Menurutnya, lelang SBSN pekan lalu belum benar-benar mencerminkan kondisi riil dari pasar surat utang Indonesia sebab mood investor masih terbawa suasana liburan lebaran.
Total penarawan pada lelang tersebut memang menjadi yang terendah sepanjang tahun ini, yakni Rp7,82 triliun, dengan permintaan yield yang relatif tinggi dibandingkan lelang sebelumnya.

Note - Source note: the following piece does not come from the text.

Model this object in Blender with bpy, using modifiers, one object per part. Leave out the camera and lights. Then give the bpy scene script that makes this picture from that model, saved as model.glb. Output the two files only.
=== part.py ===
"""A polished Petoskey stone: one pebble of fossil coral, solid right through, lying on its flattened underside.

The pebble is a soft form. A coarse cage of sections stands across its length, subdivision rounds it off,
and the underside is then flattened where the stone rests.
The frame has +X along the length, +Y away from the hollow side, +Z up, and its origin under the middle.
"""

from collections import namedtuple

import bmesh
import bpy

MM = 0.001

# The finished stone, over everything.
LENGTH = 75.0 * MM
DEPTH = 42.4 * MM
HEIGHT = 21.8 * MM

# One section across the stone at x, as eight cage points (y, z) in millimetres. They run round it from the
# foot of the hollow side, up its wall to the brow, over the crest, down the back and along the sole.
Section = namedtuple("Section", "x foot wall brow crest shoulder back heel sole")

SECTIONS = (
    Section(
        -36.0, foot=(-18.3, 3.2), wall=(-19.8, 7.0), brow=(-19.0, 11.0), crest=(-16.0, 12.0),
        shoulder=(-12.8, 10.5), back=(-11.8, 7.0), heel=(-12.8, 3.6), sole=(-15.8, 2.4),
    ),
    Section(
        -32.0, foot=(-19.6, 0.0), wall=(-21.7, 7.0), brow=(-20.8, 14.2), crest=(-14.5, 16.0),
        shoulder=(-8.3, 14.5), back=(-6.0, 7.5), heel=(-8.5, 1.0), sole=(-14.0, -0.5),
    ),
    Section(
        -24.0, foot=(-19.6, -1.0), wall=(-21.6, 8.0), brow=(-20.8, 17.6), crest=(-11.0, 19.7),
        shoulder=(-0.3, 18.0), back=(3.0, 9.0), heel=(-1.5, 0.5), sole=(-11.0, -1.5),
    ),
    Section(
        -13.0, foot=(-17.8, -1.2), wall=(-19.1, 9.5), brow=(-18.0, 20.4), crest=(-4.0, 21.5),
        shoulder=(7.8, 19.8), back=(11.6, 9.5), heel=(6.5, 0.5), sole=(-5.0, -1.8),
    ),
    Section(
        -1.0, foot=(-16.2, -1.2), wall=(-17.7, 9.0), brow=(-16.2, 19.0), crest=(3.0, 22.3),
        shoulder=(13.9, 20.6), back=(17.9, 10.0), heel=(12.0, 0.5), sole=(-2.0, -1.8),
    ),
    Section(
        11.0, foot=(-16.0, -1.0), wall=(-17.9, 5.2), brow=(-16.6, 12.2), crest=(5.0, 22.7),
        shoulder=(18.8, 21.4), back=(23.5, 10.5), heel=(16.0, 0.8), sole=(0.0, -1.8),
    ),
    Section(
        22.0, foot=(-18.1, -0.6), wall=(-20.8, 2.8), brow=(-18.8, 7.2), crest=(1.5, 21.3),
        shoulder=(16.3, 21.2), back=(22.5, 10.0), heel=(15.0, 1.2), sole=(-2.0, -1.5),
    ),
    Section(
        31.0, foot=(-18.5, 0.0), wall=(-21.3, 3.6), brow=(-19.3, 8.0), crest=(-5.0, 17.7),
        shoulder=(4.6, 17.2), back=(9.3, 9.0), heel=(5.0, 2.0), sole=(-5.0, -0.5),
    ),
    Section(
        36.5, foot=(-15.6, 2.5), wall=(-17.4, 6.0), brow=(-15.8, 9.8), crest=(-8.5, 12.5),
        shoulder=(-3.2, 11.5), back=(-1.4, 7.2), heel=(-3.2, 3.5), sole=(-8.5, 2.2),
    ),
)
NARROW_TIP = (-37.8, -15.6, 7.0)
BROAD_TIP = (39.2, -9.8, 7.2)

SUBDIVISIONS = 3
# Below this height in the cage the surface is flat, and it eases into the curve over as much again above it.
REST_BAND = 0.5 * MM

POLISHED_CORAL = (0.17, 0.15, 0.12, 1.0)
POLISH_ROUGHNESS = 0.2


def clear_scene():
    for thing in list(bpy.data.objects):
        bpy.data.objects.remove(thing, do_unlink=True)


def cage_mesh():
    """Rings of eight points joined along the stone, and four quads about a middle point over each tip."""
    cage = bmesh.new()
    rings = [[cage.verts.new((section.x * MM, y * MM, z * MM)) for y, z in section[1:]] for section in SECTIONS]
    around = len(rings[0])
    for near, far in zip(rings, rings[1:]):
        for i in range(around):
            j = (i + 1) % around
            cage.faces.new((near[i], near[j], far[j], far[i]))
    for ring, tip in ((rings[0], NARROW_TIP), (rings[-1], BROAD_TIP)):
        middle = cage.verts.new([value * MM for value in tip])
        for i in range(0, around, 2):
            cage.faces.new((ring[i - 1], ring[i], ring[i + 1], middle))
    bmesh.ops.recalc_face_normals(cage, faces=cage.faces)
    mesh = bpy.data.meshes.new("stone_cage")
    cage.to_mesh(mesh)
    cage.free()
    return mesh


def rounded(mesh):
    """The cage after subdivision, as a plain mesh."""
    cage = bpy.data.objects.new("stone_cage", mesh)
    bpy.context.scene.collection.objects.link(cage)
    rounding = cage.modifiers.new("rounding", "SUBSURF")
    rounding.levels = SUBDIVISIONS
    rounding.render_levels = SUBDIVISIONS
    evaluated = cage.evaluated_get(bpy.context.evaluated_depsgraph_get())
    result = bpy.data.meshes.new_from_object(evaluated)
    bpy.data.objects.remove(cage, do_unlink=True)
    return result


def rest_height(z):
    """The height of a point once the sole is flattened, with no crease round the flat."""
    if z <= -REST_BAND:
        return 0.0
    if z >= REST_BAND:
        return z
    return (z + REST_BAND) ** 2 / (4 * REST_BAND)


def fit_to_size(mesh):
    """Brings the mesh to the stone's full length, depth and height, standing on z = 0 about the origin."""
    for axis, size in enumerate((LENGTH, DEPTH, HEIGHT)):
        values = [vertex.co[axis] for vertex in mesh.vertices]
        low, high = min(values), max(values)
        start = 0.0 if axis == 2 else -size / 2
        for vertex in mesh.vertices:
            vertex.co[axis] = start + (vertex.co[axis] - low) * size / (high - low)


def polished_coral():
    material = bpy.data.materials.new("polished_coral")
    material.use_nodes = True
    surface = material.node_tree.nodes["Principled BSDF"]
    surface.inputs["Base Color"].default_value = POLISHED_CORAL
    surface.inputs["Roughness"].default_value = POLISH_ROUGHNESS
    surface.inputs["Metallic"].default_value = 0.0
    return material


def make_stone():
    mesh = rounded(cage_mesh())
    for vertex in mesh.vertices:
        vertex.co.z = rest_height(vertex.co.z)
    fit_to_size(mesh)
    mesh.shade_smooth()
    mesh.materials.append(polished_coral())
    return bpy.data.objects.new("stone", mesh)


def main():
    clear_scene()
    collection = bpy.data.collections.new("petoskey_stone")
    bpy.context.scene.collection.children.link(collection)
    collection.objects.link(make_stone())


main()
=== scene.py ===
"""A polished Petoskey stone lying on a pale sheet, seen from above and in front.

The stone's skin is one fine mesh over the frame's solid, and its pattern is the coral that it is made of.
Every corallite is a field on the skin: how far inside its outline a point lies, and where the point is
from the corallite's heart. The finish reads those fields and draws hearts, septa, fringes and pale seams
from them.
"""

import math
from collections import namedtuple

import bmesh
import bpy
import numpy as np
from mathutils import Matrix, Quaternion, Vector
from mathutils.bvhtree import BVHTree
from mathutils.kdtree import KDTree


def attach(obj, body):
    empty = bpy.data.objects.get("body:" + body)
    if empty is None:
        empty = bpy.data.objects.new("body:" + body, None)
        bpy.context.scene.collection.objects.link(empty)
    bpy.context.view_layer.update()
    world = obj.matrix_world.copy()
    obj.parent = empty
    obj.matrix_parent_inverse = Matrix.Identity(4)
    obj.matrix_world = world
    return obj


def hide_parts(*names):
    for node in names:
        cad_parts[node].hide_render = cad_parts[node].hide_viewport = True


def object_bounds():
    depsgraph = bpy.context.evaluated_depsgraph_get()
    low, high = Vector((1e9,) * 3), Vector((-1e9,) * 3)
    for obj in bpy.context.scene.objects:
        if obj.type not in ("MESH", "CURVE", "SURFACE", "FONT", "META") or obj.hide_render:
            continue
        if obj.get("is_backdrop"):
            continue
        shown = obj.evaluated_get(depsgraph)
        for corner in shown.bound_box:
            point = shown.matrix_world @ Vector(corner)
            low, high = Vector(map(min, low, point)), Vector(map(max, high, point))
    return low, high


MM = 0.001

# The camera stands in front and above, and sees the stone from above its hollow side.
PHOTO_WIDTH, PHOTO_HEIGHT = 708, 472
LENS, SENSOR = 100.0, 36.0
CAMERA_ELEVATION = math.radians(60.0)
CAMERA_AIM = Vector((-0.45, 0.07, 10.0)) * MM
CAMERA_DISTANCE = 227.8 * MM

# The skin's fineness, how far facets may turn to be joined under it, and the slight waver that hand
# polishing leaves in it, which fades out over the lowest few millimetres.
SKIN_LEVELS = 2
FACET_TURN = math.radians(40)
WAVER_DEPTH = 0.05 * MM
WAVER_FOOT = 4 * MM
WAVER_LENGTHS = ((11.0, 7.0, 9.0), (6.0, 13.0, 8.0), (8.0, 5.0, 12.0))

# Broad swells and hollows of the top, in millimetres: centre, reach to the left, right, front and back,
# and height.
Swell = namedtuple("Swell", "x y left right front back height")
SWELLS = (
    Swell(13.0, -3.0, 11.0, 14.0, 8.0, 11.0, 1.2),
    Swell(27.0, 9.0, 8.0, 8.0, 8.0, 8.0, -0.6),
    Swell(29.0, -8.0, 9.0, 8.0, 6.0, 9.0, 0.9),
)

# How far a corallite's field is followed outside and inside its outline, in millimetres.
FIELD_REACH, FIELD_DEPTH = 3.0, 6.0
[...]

Realisasi penyerapan oleh pemerintah pun menjadi yang terendah sepanjang tahun ini, hanya Rp1,66 triliun.
Namun, lelang SUN pada Selasa (11/7/2017) mendatang akan benar-benar mencerminkan kondisi riil dari pasar surat utang Indonesia, apakah investor saat ini masih cukup percaya diri atau justru ragu untuk menempatkan investasinya pada SBN.
Hal tersebut akan terlihat dari besarnya penawaran dan yield yang masuk. Semakin tinggi penawaran dengan yield yang kompetitif artinya semakin percaya diri, demikian pun sebaliknya.

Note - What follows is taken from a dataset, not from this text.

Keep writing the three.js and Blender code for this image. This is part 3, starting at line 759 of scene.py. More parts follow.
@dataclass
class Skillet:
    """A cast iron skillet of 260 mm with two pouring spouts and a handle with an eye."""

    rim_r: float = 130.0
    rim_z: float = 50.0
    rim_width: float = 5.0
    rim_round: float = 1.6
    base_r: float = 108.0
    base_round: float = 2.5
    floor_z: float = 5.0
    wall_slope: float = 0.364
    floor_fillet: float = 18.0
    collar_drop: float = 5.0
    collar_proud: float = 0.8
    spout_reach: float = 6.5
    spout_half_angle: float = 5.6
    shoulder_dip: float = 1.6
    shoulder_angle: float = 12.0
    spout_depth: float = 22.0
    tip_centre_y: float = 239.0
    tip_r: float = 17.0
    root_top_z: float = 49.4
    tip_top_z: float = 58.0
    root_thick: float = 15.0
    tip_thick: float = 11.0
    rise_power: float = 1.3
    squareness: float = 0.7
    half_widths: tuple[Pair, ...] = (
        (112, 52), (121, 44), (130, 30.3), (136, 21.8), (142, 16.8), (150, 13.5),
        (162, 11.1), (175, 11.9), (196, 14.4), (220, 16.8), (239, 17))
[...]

“Yang pasti untuk ini harus siap antisipasi adanya koreksi untuk sepekan ke depan. Sinyal pertama akan terlihat dari hasil lelang SUN,” katanya.
Handy Yunianto, Head of Fixed Income Research Mandiri Sekuritas, mengatakan lelang SBSN pekan lalu sedikit sudah mulai terpengaruh oleh sentimen global bond sell off dalam beberapa pekan terakhir seiring pula adanya pernyataan ECB akan melakukan pengetatan.
Pada 6 Juli 2017, dua surat utang yang menjadi indikator pasar, yakni US Treasury dan Germand Bund mengalami peningkatan cukup tinggi.
Berdasarkan data IBPA, yield US Treasury untuk tenor 10 tahun ditutup pada 2,37%, atau tumbuh 1,5%. Ini menjadi level tertingginya sejak 11 Mei 2017. Demikian pula untuk Germand Bund tenor 10 tahun ditutup pada 0,56%. Posisi ini meningkat 18,86%.
Handy mengatakan, permintaan terhadap SBN di masa mendatang masih berpotensi meningkat dengan catatan pemerintah mampu menjaga data-data ekonomi dalam negeri pada posisi yang baik. Lagi pula, faktor utama bulan puasa dan lebaran menjadi pemengaruh dari rendahnya penawaran dua lelang SBSN terakhir.
Peningkatan inflasi yang relatif rendah pada lebaran lalu menjadi indikasi positif yang memberi kepercayaan terhadap kinerja pemerintah, sehingga bisa diharapkan investor domestik dan asing masih akan tetap meminati surat utang pemerintah.
BI juga diperkirakan tidak akan menaikkan suku bunganya sehingga masih akan mendukung penerbitan surat utang pemerintah berikutnya.